When Ashe announced his retirement nearly two years ago, some began to worry that his model of change is dependent on a charismatic leader and that his absence could undo the changes he ushered in. Ashe, who punctuates his words with his hands, has a Masters in social work and ran a group home for foster children before becoming sheriff. He sees his current work as sheriff as a continuation of his former role. “The image of a social worker is very soft. When you think about a sheriff you think about law enforcement, you think of a horse and two guns, a sheriff's hat and all that kind of thing.” But, to him, the two fields are very related.
“Whether it's foster care or running a county jail, the offender or the child, they've got to feel that you care about them. That's what you're really trying to convey,” he said. “When you think of an inmate being incarcerated, it's got to be the lowest point of one's life. Here they come in a van with leg irons, with handcuffs, with loss of freedom.
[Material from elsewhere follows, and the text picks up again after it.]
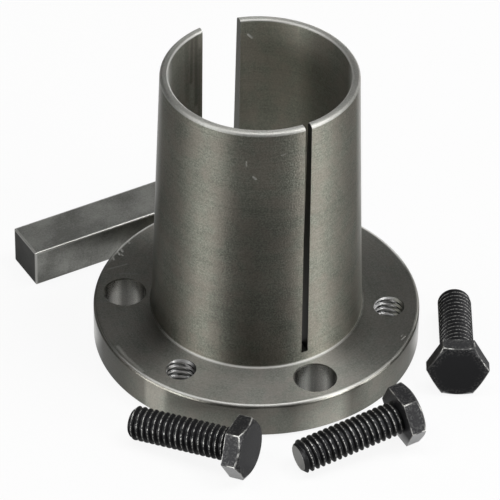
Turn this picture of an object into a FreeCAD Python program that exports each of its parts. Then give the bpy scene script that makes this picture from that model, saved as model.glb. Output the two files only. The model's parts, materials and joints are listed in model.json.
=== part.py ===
import FreeCAD, Part
import math
import os
import Sketcher

# Flanged taper bushing with its key and its three cap screws.
# The frame's origin is on the bore's axis, in the plane of the flange's outer face.
# +Z runs up the barrel, and the keyway is on the +Y side.

doc = FreeCAD.newDocument("FlangedTaperBushing")
sheet = doc.addObject("Spreadsheet::Sheet", "sizes")

# Driving dimensions in millimetres, millimetres of diameter per millimetre, or degrees.
SIZES = {
    "bore_diameter": 41.275,
    "bore_edge": 0.35,
    "bushing_length": 74.6,
    "barrel_wall": 3.9625,
    "taper_ratio": 0.0625,
    "root_radius": 0.6,
    "nose_radius": 0.75,
    "flange_thickness": 9.1,
    "flange_rim": 7.15,
    "flange_edge": 0.6,
    "hole_play": 1.59,
    "hole_edge": 0.25,
    "tap_edge": 0.18,
    "slit_width": 1.6,
    "slit_foot": 2.7,
    "slit_angle": 270.9,
    "slit_lean": 0.67,
    "key_width": 9.525,
    "key_height": 11.11,
    "key_length": 63.5,
    "key_edge": 0.3,
    "key_play": 0.03,
    "keyway_margin": 0.4,
    "screw_diameter": 7.94,
    "thread_pitch": 1.41,
    "screw_length": 25.4,
    "tip_edge": 0.9,
    "head_across": 12.7,
    "head_height": 4.1,
    "head_face_inset": 0.35,
    "head_bevel_angle": 30.0,
    "overcut": 0.5,
    # where the loose pieces lie: angle round the bushing, gap to its rim, shift along the rim
    "key_angle": 94.0,
    "key_gap": 1.4,
    "key_shift": 5.95,
    "left_screw_angle": 219.6,
    "left_screw_gap": 0.65,
    "left_screw_shift": 3.0,
    "front_screw_angle": 271.5,
    "front_screw_gap": 3.1,
    "front_screw_shift": -1.7,
    "right_screw_angle": 333.7,
    "right_screw_gap": 1.2,
    "right_screw_shift": -5.6,
}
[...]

My hope is to not further reinforce warehousing. I always saw it as an opportunity to change.”
Ashe stuck to this philosophy through decades, surviving the tough-on-crime ‘80s and ‘90s. In the midst of the war on drugs, he founded the Western Massachusetts Correctional Addiction Center, which represented a sharp contrast to the punitive practices that then predominated. Around the same time, he embraced a new public health-care model in response to the AIDS epidemic. Local doctors realized that they lost touch with infected patients who were in-and-out of jail, and proposed a program in which they would split their practice between the facility and their office. The support of the sheriff was critical to the program’s launch, said Thomas Lincoln, who was one of the initial doctors involved and who still participates today. “It would not have happened without him, and it fit in with his other visions,” Lincoln said.
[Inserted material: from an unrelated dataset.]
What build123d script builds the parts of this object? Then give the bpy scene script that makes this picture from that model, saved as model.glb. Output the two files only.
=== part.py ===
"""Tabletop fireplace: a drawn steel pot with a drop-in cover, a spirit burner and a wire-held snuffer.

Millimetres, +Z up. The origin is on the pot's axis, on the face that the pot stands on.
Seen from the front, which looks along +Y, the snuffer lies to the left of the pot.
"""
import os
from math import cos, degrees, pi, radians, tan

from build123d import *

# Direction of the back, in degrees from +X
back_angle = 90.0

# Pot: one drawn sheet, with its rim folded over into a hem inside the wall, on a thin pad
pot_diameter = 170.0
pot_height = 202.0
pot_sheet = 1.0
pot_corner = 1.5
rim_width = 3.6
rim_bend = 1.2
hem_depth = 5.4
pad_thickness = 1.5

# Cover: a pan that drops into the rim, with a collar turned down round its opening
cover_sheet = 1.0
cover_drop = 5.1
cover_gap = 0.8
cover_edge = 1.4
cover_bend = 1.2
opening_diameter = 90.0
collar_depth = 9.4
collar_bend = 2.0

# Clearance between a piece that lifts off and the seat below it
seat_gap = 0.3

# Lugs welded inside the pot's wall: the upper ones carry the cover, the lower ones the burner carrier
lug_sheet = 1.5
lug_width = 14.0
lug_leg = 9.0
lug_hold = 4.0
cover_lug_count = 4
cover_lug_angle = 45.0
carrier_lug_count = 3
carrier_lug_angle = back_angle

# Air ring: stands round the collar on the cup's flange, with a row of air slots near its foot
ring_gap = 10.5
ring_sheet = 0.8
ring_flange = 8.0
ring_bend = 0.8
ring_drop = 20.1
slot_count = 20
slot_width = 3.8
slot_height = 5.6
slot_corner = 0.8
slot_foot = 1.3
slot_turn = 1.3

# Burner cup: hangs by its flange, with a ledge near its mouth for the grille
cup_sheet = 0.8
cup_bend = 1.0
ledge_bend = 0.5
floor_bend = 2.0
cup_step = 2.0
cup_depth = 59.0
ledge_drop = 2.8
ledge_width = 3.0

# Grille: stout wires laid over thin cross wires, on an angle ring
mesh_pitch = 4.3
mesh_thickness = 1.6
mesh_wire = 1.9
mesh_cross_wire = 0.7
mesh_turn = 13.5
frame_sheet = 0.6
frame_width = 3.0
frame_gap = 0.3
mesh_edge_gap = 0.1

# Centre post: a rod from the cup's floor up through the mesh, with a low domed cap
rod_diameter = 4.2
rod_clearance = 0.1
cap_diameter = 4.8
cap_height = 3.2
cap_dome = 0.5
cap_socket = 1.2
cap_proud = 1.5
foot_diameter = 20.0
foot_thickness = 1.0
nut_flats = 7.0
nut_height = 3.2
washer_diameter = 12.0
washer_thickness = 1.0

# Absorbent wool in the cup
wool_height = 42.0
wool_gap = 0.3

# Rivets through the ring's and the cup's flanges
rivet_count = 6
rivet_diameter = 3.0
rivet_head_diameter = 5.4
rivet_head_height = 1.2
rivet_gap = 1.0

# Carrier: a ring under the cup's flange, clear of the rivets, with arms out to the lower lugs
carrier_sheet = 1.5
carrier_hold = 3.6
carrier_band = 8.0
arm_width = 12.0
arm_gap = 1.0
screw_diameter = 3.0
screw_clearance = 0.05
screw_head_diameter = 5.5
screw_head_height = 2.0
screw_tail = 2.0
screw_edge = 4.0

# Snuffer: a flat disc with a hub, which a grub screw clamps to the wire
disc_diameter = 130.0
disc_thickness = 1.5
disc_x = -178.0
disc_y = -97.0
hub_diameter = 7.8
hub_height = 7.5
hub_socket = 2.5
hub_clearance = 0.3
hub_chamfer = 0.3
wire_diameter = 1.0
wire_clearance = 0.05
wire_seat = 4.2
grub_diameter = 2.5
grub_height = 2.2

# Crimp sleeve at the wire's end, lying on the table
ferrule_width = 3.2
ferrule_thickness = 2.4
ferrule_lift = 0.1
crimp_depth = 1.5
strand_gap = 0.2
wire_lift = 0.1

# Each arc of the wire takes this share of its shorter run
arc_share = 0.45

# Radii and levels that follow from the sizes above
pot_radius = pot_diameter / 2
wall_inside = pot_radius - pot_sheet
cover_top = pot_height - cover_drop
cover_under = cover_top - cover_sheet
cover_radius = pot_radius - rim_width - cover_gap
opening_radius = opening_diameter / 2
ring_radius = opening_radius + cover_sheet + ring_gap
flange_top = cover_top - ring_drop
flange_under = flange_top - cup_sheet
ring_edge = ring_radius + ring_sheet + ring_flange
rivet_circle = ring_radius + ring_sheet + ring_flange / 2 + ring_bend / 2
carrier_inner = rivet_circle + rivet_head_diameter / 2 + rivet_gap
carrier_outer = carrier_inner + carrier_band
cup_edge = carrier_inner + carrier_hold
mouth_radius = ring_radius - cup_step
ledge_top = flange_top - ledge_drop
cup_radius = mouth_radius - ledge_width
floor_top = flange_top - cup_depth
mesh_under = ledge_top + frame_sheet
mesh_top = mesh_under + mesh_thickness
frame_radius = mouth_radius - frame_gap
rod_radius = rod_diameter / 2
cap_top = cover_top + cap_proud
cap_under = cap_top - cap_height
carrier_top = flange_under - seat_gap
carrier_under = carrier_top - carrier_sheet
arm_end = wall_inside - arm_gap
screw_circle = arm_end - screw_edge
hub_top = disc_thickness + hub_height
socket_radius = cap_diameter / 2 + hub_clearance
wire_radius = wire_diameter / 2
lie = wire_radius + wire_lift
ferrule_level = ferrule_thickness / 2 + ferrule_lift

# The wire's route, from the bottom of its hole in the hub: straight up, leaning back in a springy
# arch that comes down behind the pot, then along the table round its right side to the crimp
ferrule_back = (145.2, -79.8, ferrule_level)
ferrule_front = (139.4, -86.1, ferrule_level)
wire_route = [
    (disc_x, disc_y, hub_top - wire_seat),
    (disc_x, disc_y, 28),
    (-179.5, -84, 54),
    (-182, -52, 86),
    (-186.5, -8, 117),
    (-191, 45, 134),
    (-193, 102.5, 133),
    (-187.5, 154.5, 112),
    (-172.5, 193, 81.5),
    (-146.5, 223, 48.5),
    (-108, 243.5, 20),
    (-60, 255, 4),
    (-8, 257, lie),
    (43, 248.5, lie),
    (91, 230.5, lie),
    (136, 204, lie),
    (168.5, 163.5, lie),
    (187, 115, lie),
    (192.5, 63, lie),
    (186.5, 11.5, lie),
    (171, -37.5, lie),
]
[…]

In 2006, the program caught the attention of the Robert Wood Johnson Foundation, which then funded a nonprofit to implement similar programs, connecting public health and correctional health in jails across the country. Washington, D.C., adopted a similar model in 2006. But last spring, the D.C. jail was on the verge of privatizing its health services by awarding a contract to the correctional-health firm Corizon. After weeks of debates, the city decided to stay with the public model, but Lincoln sees that fight as a cautionary tale of what might happen in Hampden County without the right person in charge. “If somebody comes in and doesn’t want to manage the complexity, it could seem, at least up front, that it’s easier to contract it out to a private company,” he says.
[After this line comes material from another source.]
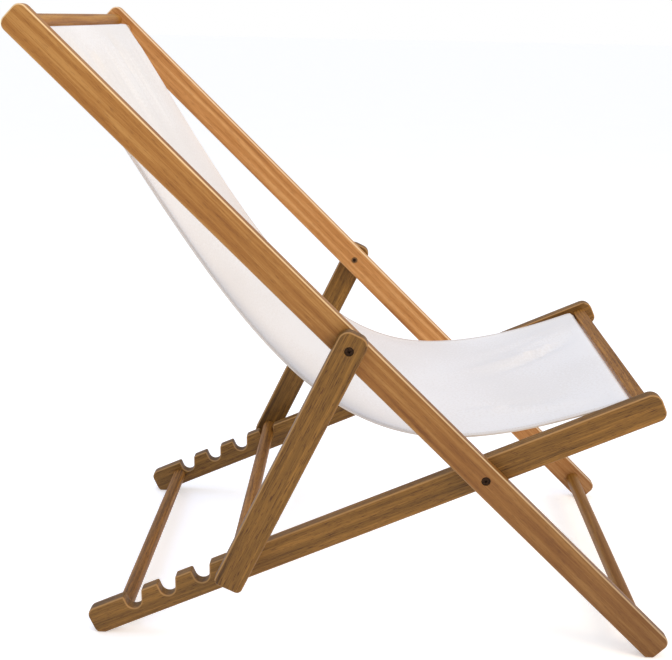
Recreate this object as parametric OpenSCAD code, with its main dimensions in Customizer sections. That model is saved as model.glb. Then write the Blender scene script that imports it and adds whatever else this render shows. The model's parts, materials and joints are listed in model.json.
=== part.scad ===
// Folding deck chair: two crossed timber frames, a prop frame and a cloth sling.
// +X is the way the sitter faces, +Y is the sitter's left, +Z is up.
// The origin is on the floor, under the middle of the chair.

/* [Timber] */
// Depth of every rail and leg, seen from the side
rail_h = 42; // [34:1:60]
// Thickness of every rail and leg
rail_t = 20; // [16:1:30]
// Diameter of the round crossbars
dowel_d = 22; // [16:1:28]
// Diameter of the turned tenons on the crossbars' ends
tenon_d = 14; // [8:1:18]
// Length of the tenons
tenon_len = 14; // [8:1:15]

/* [Back frame] */
// Scissor pivot to the top end of the back rails
back_top = 881; // [700:1:1060]
// Scissor pivot to the foot end of the back rails
back_foot = 369; // [345:1:460]
// Corner radius of the back rails' ends
back_end_r = 12; // [6:1:16]
// Top crossbar's centre to the rail's end
crossbar_inset = 19; // [14:1:40]
// Foot crossbar's centre to the rail's end
foot_inset = 45; // [25:1:60]

/* [Seat frame] */
// Clear width between the seat rails
seat_inner_w = 500; // [380:1:620]
// Scissor pivot to the front end of the seat rails
seat_front = 265; // [200:1:290]
// Scissor pivot to the rear end of the seat rails
seat_rear = 617; // [600:1:760]
// Height of the seat rails' centre line above the pivot
seat_rise = 2; // [0:0.5:4]
// Upper corner radius of the seat rails' front ends
seat_nose_r = 16; // [8:1:20]
// Length of the front crossbar along the rails
front_bar_w = 18; // [14:1:30]
// Height of the front crossbar
front_bar_h = 22; // [16:1:30]
// Front crossbar's front face to the rail's end
front_bar_inset = 15; // [8:1:25]
// Rear crossbar's centre to the rail's end
rear_inset = 50; // [45:1:60]
// Rear crossbar's centre below the rails' centre line
rear_drop = 1; // [0:0.5:3]

/* [Notches] */
// Number of notches on each seat rail
notch_count = 4; // [2:1:4]
// Distance between notches
notch_pitch = 55; // [48:1:58]
// Scissor pivot to the front notch
notch_first = 379; // [370:1:400]
// Height of the notches' centre above the pivot
notch_z = 11; // [8:1:14]
// Lean of each notch's front wall, in degrees
notch_flare = 24; // [10:1:30]

/* [Prop frame] */
// Scissor pivot to the prop pivot, along the back rails
prop_pivot = 270; // [240:1:300]
// Prop pivot to the prop crossbar
prop_len = 369; // [350:1:400]
// Prop legs beyond the pivot
prop_head = 25; // [22:1:35]
// Prop legs beyond the crossbar
prop_tail = 22; // [18:1:35]
// Corner radius of the prop legs' top ends
prop_head_r = 14; // [6:1:16]
// Corner radius of the prop legs' bottom ends
prop_tail_r = 8; // [4:1:16]

/* [Pivot hardware] */
// Diameter of the pivot bolts
bolt_d = 6; // [5:0.5:8]
// Diameter of the bolt heads
head_d = 12; // [10:1:16]
// Thickness of the bolt heads
head_h = 4; // [3:0.5:6]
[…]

Farming out some of the tailored programs would be difficult because they rely on a specific combination of support from the community, management from the sheriff’s office, and general enthusiasm and goodwill from all involved. For example, the Olde Armory Grill, a cafeteria-style breakfast and lunch spot in Springfield, is one of Ashe’s many signature programs. Here, low-security inmates nearing the end of their sentence, serve up paninis, salads, and freshly baked muffins to local patrons. Inmates who go through this training have about a 75 percent job-placement rate after being released, according to the Sheriff’s Office.